In the last couple of months, we have heard from a number of people in the dealmaking business that rising interest rates have caused their potential buyers to hit pause, and a couple of major investors even said that pencils were down for the time being. We can’t say we’re surprised, given where wages have gone and what other issues inflation has caused. And if future earnings are affected by permanently higher labor costs alone, then the higher debt payments caused by higher rates really won’t cut it for those buyers. We have also heard that bid-ask spreads were widening, which will affect transaction volume.

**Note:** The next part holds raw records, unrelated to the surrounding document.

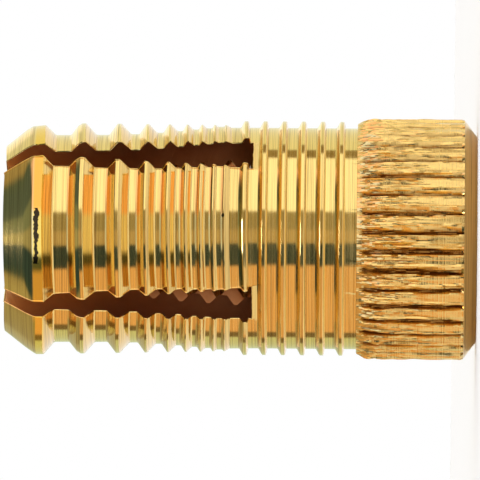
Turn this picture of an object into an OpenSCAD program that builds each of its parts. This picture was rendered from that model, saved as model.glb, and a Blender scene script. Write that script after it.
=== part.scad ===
// Expansion anchor sleeve for an M10 screw, turned, knurled and sawn from one piece of brass.
// It stands on its mouth, and the nose, which goes into the drilled hole first, points up.
// Heights are measured up from the mouth, in millimetres.

/* [Sleeve] */
// Height from the mouth to the end of the nose
sleeve_length = 25.8; // [24.5:0.1:30]
// Diameter of the plain turned body between its ridges
body_d = 12.1; // [11.7:0.05:12.3]
// Diameter of the hole that the thread is tapped in
bore_d = 8.5; // [7.8:0.05:8.9]
// Diameter of the countersink where the screw enters
mouth_d = 10.2; // [9.2:0.1:10.8]

/* [Knurled collar] */
// Diameter over the knurling
collar_d = 13.08; // [12.9:0.02:13.6]
// Height of the collar
collar_length = 6.56; // [5:0.02:7.5]
// Height of the bevel that leads from the mouth face to the collar
collar_bevel = 0.7; // [0.3:0.05:1]
// Diameter of the flat face at the mouth
face_d = 11.3; // [11:0.05:11.6]
// Height of the rounded shoulder beside the fins
shoulder_length = 1.56; // [0.8:0.02:2.5]
// How far the rounded shoulder falls before it breaks off at the body
shoulder_fall = 0.24; // [0.1:0.02:0.35]
// Number of straight knurl grooves
knurl_count = 38; // [24:2:60]
// Depth of one knurl groove
knurl_depth = 0.16; // [0.08:0.01:0.22]
// Radius of the tooth that rolls one knurl groove
knurl_tooth_r = 0.18; // [0.1:0.01:0.25]

/* [Locking fins] */
// Number of fins
fin_count = 6; // [4:1:6]
// Distance from one fin to the next
fin_pitch = 1.05; // [0.85:0.01:1.1]
// Diameter over the fins
fin_d = 12.82; // [12.5:0.02:13]
// Height from the collar to the middle of the first fin's crest
fin_start = 0.86; // [0.6:0.02:1]
// Width of a fin's crest
fin_crest = 0.22; // [0.1:0.02:0.3]
// Width of the steep side that faces the mouth and resists pulling out
fin_steep = 0.1; // [0.05:0.01:0.15]
// Width of the sloping side that faces the nose
fin_slope = 0.2; // [0.12:0.01:0.25]

/* [Barbs] */
// Number of barbs, the widest spaced ones at the nose
barb_count = 9; // [5:1:9]
// Diameter over the barb at the nose
barb_d = 12.64; // [12.4:0.02:12.9]
// Diameter over the last barb, beside the fins
last_barb_d = 12.4; // [12.2:0.02:12.6]
// Distance from the first barb to the second
first_pitch = 2.44; // [2:0.02:2.5]
// Distance that the pitch tends to as it shrinks
last_pitch = 0.35; // [0.3:0.01:0.38]
// Share of the excess pitch that each barb keeps from the one before
pitch_ratio = 0.74; // [0.7:0.01:0.76]
// Depth that the widest grooves tend to
groove_depth = 0.62; // [0.4:0.01:0.7]
// Pitch at which a groove would vanish
fade_pitch = 0.5; // [0.4:0.01:0.52]
// How quickly the grooves deepen as the pitch grows
fade_length = 0.62; // [0.4:0.01:0.9]
// Width of a groove's flat floor at no pitch
floor_base = 0.12; // [0.08:0.01:0.16]
// Share of the pitch that is added to a groove's floor
floor_share = 0.2; // [0.1:0.01:0.25]
// Width of the side between the last barb and the body
last_flank = 0.3; // [0.2:0.01:0.4]
// Width of the worn flat on the barb nearest the nose
first_crest = 0.36; // [0.1:0.02:0.5]
// Width of the flat on every other barb
barb_crest = 0.12; // [0.04:0.01:0.14]
// Share of a groove's depth that its steep lower sides take
steep_share = 0.66; // [0.5:0.01:0.8]
// Slope of those sides to the axis, where the groove is wide enough
steep_angle = 50; // [42:1:55]

/* [Nose] */
// Height of the lead-in cone
nose_length = 1.9; // [1.2:0.05:2.4]
// Diameter of the cone's small end, with the legs pressed in
nose_d = 10.08; // [9.4:0.02:10.6]

/* [Legs] */
// Height of the floor of the slots
slot_floor = 12.2; // [11:0.05:12.3]
// Width of the saw that cuts the slots, before the legs are pressed in
slot_width = 2.22; // [1.9:0.02:2.6]
// Angle by which each leg is pressed towards the axis
press_angle = 4; // [0:0.1:4.2]

/* [Hidden] */
$fn = 120;
brass = "#c9953f";
leg_count = 4;
leg_turn = 360 / leg_count;
shoulder_steps = 6;
hinge_z = slot_floor - 0.5;   // the legs bend about a line in the ring's skin below the slots
root_z = slot_floor - 0.15;   // a leg starts inside the ring's wall
clear = 1;                    // how far cutting tools run past the sleeve
body_r = body_d / 2;
bore_r = bore_d / 2;
fins_top = collar_length + fin_start + (fin_count - 1) * fin_pitch + fin_crest / 2 + fin_slope;
first_barb_z = sleeve_length - nose_length;
shoulder_r = (pow(shoulder_length, 2) + pow(shoulder_fall, 2)) / (2 * shoulder_fall);

// The barbs' spacing shrinks towards the fins, and their grooves grow shallower with it.
function pitch(i) = last_pitch + (first_pitch - last_pitch) * pow(pitch_ratio, i);
function barb_z(i) = first_barb_z - last_pitch * i
    - (first_pitch - last_pitch) * (1 - pow(pitch_ratio, i)) / (1 - pitch_ratio);
function groove(i) = groove_depth * (1 - exp((fade_pitch - pitch(i)) / fade_length));
function floor_width(i) = floor_base + floor_share * pitch(i);
function crest_half(i) = (i == 0 ? first_crest : barb_crest) / 2;
function steep_run(i, run) = steep_share * min(groove(i) / tan(steep_angle), run);

// Only the barbs that clear the fins are cut.
barbs = [for (i = [0 : barb_count - 1]) if (barb_z(i) - last_flank > fins_top) i];
last_barb = len(barbs) - 1;
barb_fall = (barb_d - last_barb_d) / 2 / (first_barb_z - barb_z(last_barb));
function barb_r(z) = barb_d / 2 - (first_barb_z - z) * barb_fall;

collar_outline = concat(
    [[face_d / 2, 0], [collar_d / 2, collar_bevel]],
    [for (i = [0 : shoulder_steps])
        let (up = shoulder_length * i / shoulder_steps)
        [collar_d / 2 - shoulder_r + sqrt(pow(shoulder_r, 2) - pow(up, 2)),
         collar_length - shoulder_length + up]],
    [[body_r, collar_length]]);

fin_outline = [for (i = [0 : fin_count - 1])
    let (z = collar_length + fin_start + i * fin_pitch)
    each [[body_r, z - fin_crest / 2 - fin_steep], [fin_d / 2, z - fin_crest / 2],
          [fin_d / 2, z + fin_crest / 2], [body_r, z + fin_crest / 2 + fin_slope]]];

// The groove between barb i and the next one up: a flat floor between sides that are steep
// at the bottom and ease off towards the crests.
function groove_outline(i, r) =
    let (z = barb_z(i), depth = groove(i - 1), floor = floor_width(i - 1))
    let (flank = (pitch(i - 1) - floor) / 2, knee_r = r - depth * (1 - steep_share))
    [[knee_r, z + flank - steep_run(i - 1, flank - crest_half(i))],
     [r - depth, z + flank],
     [r - depth, z + flank + floor],
     [knee_r, z + flank + floor + steep_run(i - 1, flank - crest_half(i - 1))]];

// From the lowest barb up: the flat of its crest, then the groove above it.
barb_outline = [for (i = [last_barb : -1 : 0])
    let (z = barb_z(i), r = barb_r(z))
    each concat(
        [[r, z - crest_half(i)], [r, z + crest_half(i)]],
        i > 0 ? groove_outline(i, r) : [])];

sleeve_outline = concat(
    collar_outline, fin_outline,
    [[body_r, barb_z(last_barb) - last_flank]],
    barb_outline,
    [[nose_d / 2, sleeve_length]]);

// A leg is drawn pressed in, and opened here about its hinge to the blank that the lathe turns.
function opened(p) = [
    body_r + (p[0] - body_r) * cos(press_angle) + (p[1] - hinge_z) * sin(press_angle),
    hinge_z - (p[0] - body_r) * sin(press_angle) + (p[1] - hinge_z) * cos(press_angle)];

leg_outline = [for (p = sleeve_outline) if (p[1] > slot_floor) opened(p)];
leg_top = leg_outline[len(leg_outline) - 1][1];

// The full ring: collar, lower fins and the wall up to the floor of the slots.
module ring() {
    difference() {
        rotate_extrude() polygon(concat([[0, 0]], sleeve_outline, [[0, sleeve_length]]));
        translate([0, 0, slot_floor]) cylinder(r = collar_d, h = sleeve_length);
        translate([0, 0, -clear]) cylinder(r = bore_r, h = sleeve_length + 2 * clear);
        translate([0, 0, -clear])
            cylinder(r1 = mouth_d / 2 + clear, r2 = 0, h = mouth_d / 2 + clear);
        knurl();
    }
}

// The straight grooves rolled into the collar.
module knurl() {
    for (i = [0 : knurl_count - 1])
        rotate([0, 0, i * 360 / knurl_count])
            translate([collar_d / 2 - knurl_depth + knurl_tooth_r, 0, -clear])
                cylinder(r = knurl_tooth_r, h = collar_length + clear + fin_start / 4, $fn = 24);
}

// One leg as sawn from the turned blank, with its middle on +X and its foot inside the ring.
module open_leg() {
    intersection() {
        rotate_extrude() polygon(concat(
            [[bore_r, root_z], [body_r, root_z]], leg_outline, [[bore_r, leg_top]]));
        rotate([0, 0, -leg_turn / 2])
            translate([slot_width / 2, slot_width / 2, root_z - clear])
                cube([collar_d, collar_d, sleeve_length]);
    }
}

// The same leg pressed in about its hinge.
module pressed_leg() {
    translate([body_r, 0, hinge_z])
        rotate([0, -press_angle, 0])
            translate([-body_r, 0, -hinge_z]) open_leg();
}

module anchor_sleeve() {
    color(brass) {
        ring();
        for (i = [0 : leg_count - 1])
            rotate([0, 0, (i + 0.5) * leg_turn]) pressed_leg();
    }
}

anchor_sleeve();
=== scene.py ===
import math

import bmesh
import bpy
from mathutils import Matrix, Vector, noise


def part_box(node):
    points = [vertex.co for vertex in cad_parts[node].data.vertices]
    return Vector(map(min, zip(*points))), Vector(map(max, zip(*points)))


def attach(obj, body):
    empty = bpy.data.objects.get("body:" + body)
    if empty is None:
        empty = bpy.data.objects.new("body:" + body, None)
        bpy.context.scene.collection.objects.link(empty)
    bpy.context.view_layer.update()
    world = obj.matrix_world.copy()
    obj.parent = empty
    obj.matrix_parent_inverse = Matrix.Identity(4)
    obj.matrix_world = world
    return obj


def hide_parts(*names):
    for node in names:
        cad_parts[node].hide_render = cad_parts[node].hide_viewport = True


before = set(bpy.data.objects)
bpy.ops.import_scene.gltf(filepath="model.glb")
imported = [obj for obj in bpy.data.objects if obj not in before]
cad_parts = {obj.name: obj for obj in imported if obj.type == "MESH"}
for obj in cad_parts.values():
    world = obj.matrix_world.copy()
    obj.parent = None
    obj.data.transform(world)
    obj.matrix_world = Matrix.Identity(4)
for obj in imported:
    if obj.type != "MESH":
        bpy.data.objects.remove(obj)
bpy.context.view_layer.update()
low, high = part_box("anchor_sleeve")
MM = 0.001  # sizes are written in millimetres, and Blender takes metres


# ---- Turned bar -----------------------------------------------------------------------------
# The sleeve starts as a bar of free-cutting brass on a lathe. A form tool leaves six locking fins, then
# nine barbs whose grooves come closer and shallower towards the fins, and a lead-in cone at the nose.
# The barbed end is cut wider than it ends up, because its legs are pressed in after they are sawn.

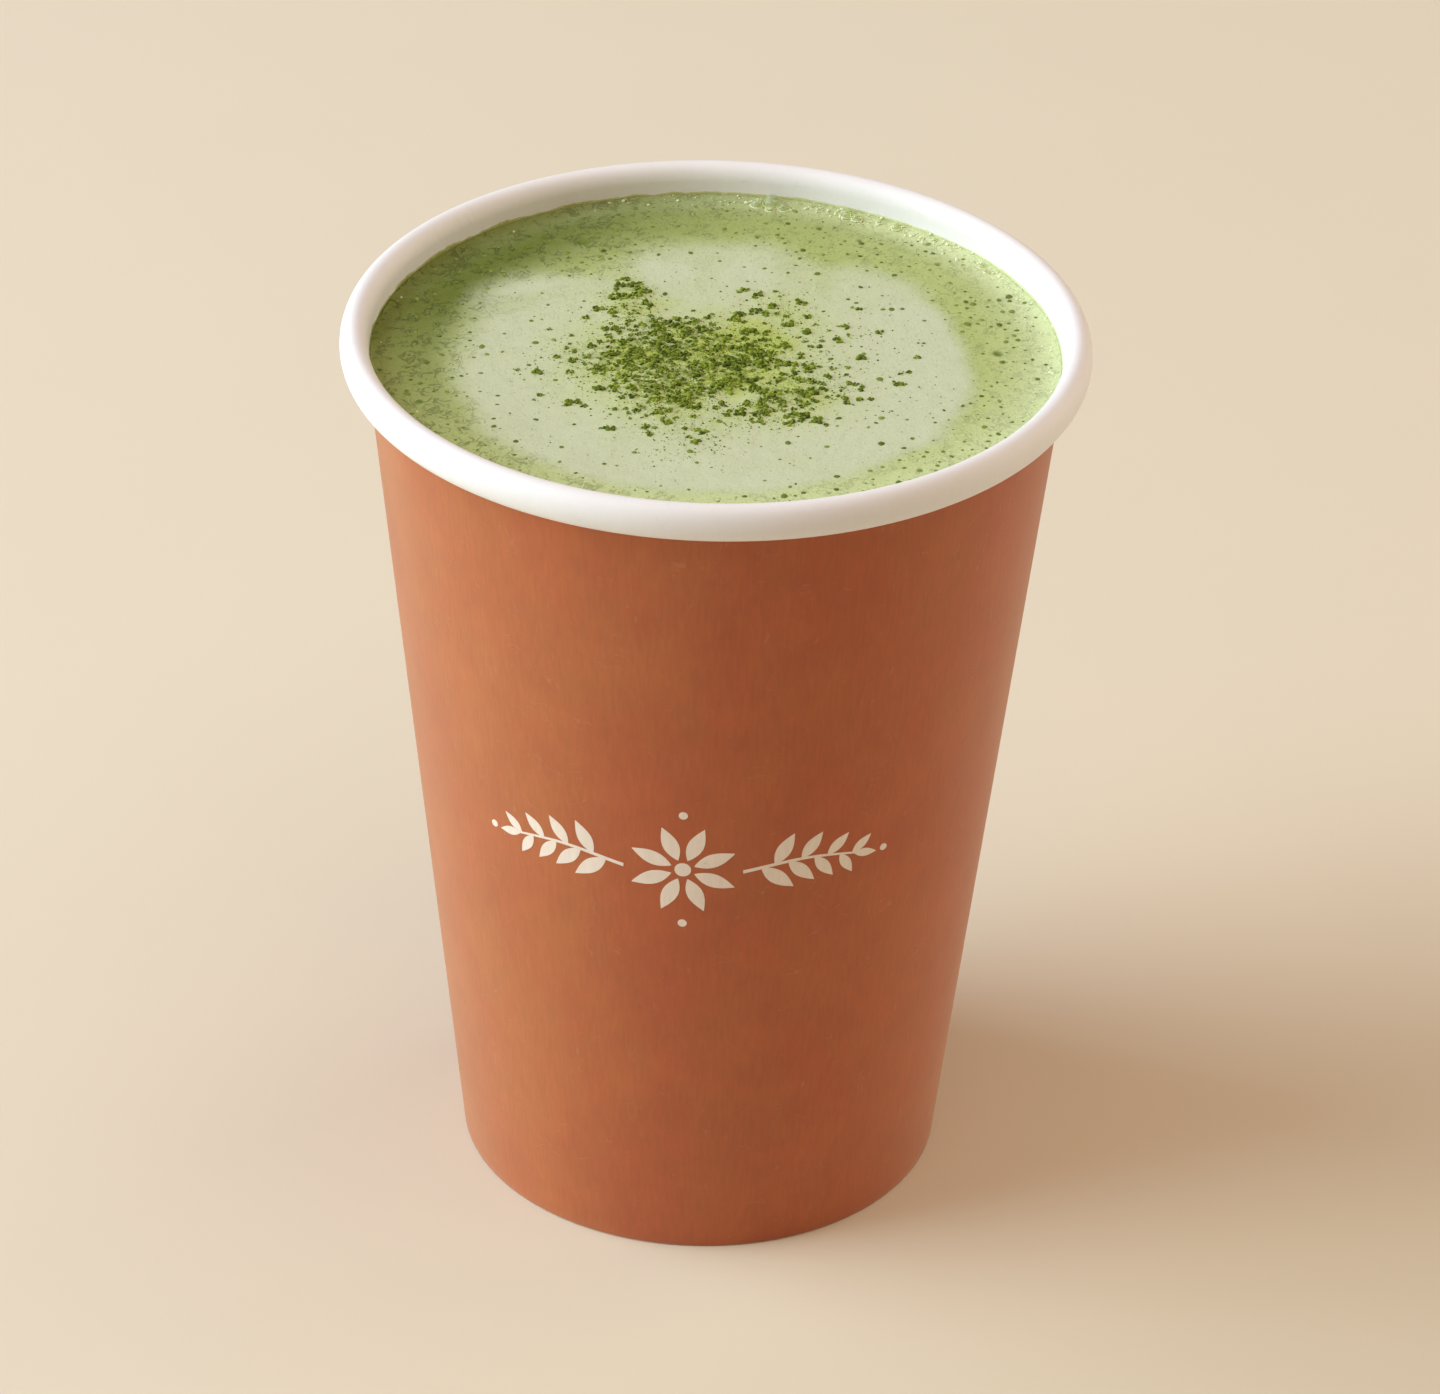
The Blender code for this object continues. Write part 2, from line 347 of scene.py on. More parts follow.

The terms “bid-ask spread” and “pencils down” conjure up memories of the worst of the pandemic, but we aren’t close to that right now. M&A may have dropped since the heights of December 2021 and January 2022, when 57 and 63 deals were announced, respectively. But the market has been bouncing between 35 and 50 deals a month since then, which is certainly not anemic. And we will likely surpass 40 transactions in the month of August too. How many deals there could have been without interest rate concerns, we don’t know.

Property prices will almost certainly come down, unless you’re talking about a skilled nursing facility these days, bringing more buyers to the table at more conservative valuations. And we are betting that there are still plenty of sellers willing to get out at a lower price, given the operational headaches that are not going away. Then, we could see records broken in M&A yet again.